■ RECORDS SUPPLIED ■
— begin —

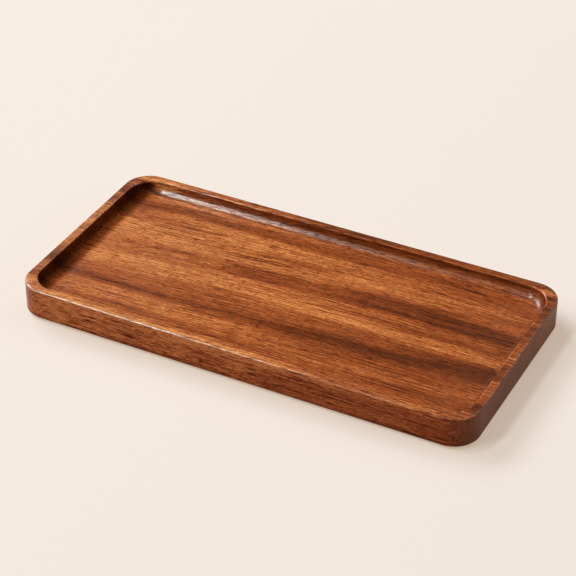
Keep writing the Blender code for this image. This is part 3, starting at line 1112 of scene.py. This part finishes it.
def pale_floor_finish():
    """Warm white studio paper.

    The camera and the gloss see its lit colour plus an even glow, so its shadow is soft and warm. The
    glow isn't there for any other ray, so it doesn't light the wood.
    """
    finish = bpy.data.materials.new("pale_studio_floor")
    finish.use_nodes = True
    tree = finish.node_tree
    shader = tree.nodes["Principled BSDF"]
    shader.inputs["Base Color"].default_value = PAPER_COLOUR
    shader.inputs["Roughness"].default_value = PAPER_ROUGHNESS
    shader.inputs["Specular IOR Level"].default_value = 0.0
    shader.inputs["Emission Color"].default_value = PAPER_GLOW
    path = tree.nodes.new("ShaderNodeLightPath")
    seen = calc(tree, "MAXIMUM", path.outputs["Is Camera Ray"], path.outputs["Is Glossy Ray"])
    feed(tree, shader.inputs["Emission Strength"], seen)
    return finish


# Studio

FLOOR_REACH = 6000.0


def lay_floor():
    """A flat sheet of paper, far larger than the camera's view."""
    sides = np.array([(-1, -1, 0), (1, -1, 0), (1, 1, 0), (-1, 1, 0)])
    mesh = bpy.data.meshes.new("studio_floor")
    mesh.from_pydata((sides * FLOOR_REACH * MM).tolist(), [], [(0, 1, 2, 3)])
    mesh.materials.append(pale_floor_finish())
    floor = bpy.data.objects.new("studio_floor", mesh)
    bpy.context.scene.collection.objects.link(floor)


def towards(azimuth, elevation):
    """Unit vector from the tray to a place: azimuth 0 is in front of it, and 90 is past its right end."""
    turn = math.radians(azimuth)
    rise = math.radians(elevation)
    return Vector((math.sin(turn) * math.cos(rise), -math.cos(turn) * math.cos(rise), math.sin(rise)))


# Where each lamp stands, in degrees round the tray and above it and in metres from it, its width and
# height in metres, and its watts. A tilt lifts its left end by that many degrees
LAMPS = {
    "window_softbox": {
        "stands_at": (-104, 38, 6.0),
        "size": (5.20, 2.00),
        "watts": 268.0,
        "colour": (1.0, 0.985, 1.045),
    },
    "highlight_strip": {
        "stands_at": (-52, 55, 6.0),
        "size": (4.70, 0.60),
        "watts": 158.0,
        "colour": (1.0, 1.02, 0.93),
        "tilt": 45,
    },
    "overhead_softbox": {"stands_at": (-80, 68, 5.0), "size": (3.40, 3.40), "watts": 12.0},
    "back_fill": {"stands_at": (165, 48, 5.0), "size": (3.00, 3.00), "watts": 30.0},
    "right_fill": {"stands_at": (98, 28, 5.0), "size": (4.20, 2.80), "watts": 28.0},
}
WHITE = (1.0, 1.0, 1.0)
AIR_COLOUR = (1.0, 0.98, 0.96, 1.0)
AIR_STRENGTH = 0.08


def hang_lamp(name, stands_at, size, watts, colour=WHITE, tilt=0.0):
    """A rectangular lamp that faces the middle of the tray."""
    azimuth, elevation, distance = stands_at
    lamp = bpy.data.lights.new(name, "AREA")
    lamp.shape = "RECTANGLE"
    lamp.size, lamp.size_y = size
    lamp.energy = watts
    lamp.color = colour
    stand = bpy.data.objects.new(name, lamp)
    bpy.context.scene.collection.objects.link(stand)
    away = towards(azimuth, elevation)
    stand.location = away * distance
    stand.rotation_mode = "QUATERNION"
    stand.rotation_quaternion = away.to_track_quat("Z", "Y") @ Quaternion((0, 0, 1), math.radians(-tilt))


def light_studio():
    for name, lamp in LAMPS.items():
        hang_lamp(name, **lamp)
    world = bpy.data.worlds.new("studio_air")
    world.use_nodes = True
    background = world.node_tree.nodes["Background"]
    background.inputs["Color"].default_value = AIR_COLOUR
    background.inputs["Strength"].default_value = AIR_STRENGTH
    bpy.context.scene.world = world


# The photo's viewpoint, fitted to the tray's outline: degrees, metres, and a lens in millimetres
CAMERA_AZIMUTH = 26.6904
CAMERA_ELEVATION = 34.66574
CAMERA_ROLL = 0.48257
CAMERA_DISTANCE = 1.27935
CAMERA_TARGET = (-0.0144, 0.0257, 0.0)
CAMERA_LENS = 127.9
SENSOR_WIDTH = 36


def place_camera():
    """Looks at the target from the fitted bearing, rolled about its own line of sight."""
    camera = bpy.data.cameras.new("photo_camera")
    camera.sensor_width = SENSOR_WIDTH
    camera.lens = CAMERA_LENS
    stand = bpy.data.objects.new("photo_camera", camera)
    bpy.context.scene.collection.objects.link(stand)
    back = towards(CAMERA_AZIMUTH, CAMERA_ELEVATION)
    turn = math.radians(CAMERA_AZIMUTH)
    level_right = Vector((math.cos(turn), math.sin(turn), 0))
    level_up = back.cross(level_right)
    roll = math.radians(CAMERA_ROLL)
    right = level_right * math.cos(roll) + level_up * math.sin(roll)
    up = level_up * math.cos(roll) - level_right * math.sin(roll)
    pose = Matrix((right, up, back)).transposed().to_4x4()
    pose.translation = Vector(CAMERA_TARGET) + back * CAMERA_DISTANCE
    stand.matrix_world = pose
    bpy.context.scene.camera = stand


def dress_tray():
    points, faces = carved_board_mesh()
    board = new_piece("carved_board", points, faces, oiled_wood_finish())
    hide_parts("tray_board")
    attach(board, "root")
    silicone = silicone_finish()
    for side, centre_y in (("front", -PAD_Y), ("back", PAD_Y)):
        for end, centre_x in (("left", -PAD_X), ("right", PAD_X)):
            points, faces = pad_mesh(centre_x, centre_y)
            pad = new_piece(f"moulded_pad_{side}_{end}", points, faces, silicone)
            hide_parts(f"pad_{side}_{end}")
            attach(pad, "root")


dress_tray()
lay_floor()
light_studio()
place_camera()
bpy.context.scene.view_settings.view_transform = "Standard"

— end —
— begin —

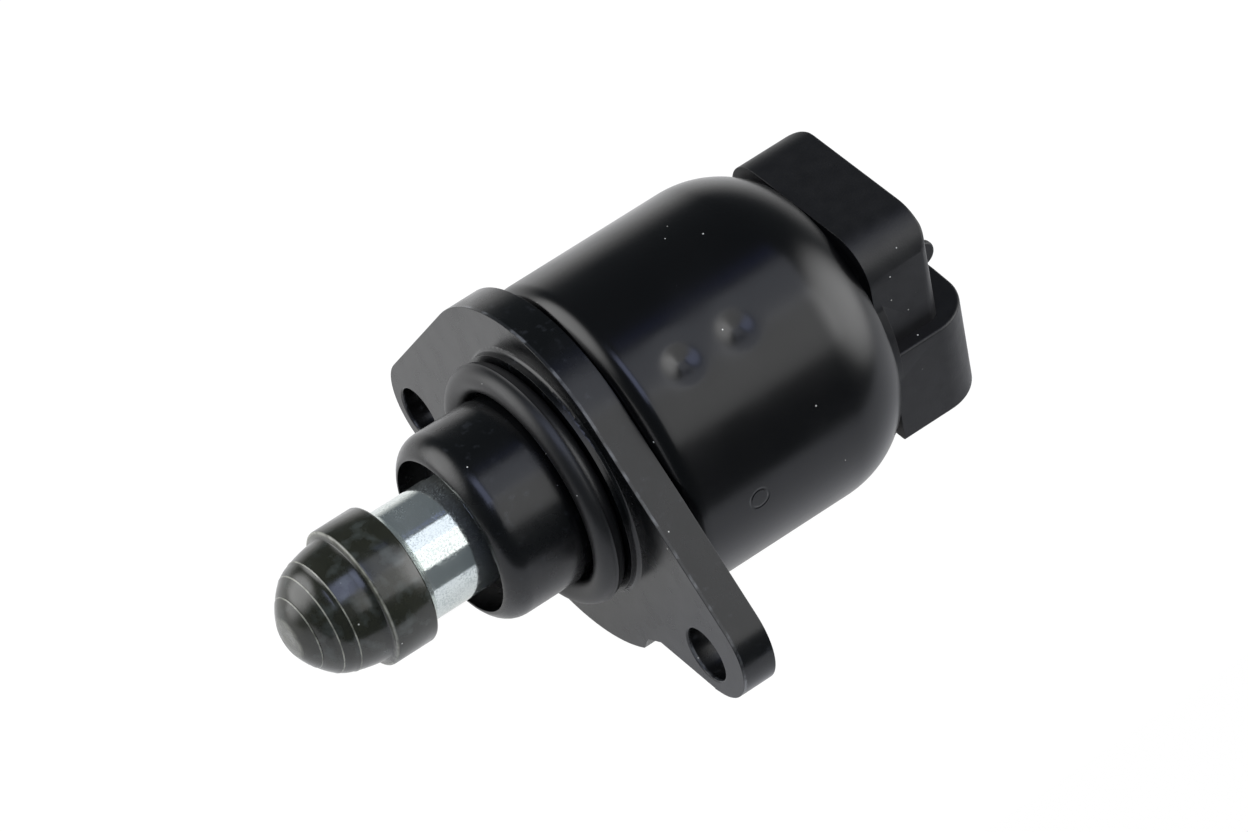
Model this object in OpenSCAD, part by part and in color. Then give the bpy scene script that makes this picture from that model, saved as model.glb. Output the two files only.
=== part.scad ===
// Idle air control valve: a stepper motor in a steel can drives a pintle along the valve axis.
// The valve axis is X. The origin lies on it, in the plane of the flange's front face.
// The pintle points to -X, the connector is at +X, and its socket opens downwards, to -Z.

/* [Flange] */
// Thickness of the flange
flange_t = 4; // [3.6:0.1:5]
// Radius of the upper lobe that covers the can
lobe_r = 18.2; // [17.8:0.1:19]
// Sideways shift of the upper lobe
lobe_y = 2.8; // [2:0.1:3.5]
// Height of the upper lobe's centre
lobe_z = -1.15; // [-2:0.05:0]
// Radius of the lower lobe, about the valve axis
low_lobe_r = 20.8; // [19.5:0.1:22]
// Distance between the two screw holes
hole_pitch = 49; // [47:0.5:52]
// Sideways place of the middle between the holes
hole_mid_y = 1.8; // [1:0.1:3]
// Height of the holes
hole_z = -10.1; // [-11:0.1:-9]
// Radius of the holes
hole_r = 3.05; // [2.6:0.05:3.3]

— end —
— begin —

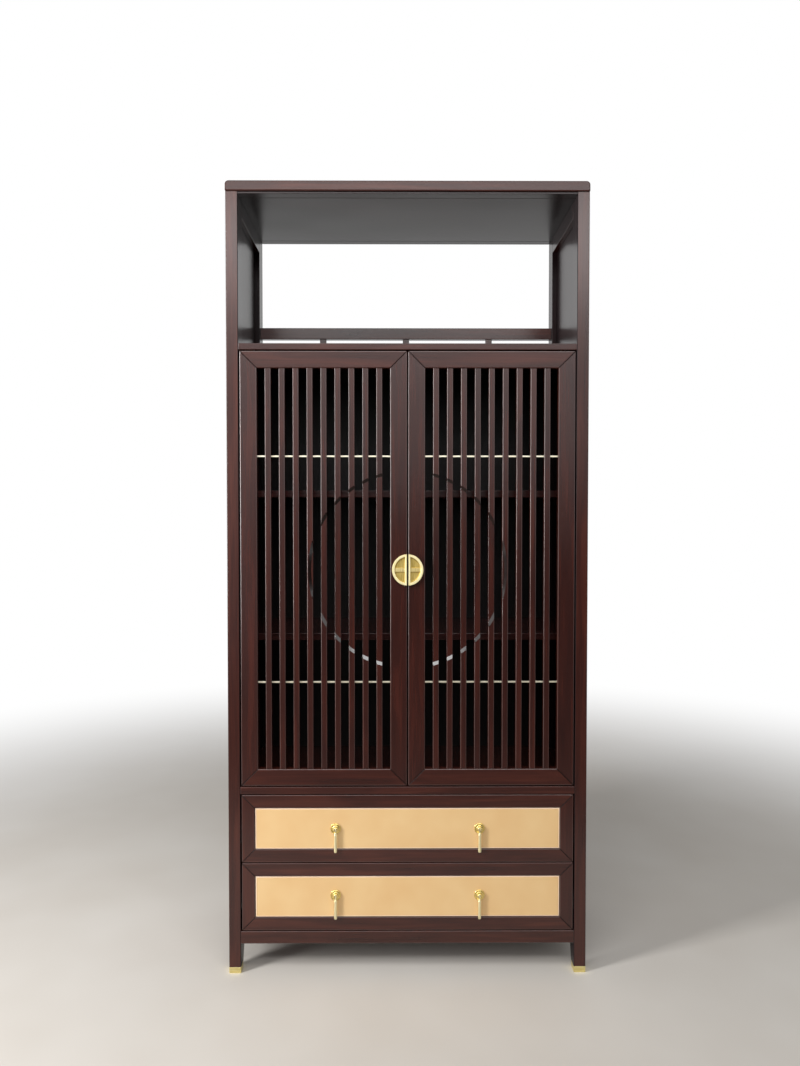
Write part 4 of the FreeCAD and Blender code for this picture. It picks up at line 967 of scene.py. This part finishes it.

— end —

■ EXERCISE TASK ■
Return only the part of the records above that opens with the line containing "Model this object" and closes with the line containing "hole_r = 3.05; // [2.6:0.05:3.3]", ends included.

■ OUTPUT OF THE EXERCISE ■
Model this object in OpenSCAD, part by part and in color. Then give the bpy scene script that makes this picture from that model, saved as model.glb. Output the two files only.
=== part.scad ===
// Idle air control valve: a stepper motor in a steel can drives a pintle along the valve axis.
// The valve axis is X. The origin lies on it, in the plane of the flange's front face.
// The pintle points to -X, the connector is at +X, and its socket opens downwards, to -Z.

/* [Flange] */
// Thickness of the flange
flange_t = 4; // [3.6:0.1:5]
// Radius of the upper lobe that covers the can
lobe_r = 18.2; // [17.8:0.1:19]
// Sideways shift of the upper lobe
lobe_y = 2.8; // [2:0.1:3.5]
// Height of the upper lobe's centre
lobe_z = -1.15; // [-2:0.05:0]
// Radius of the lower lobe, about the valve axis
low_lobe_r = 20.8; // [19.5:0.1:22]
// Distance between the two screw holes
hole_pitch = 49; // [47:0.5:52]
// Sideways place of the middle between the holes
hole_mid_y = 1.8; // [1:0.1:3]
// Height of the holes
hole_z = -10.1; // [-11:0.1:-9]
// Radius of the holes
hole_r = 3.05; // [2.6:0.05:3.3]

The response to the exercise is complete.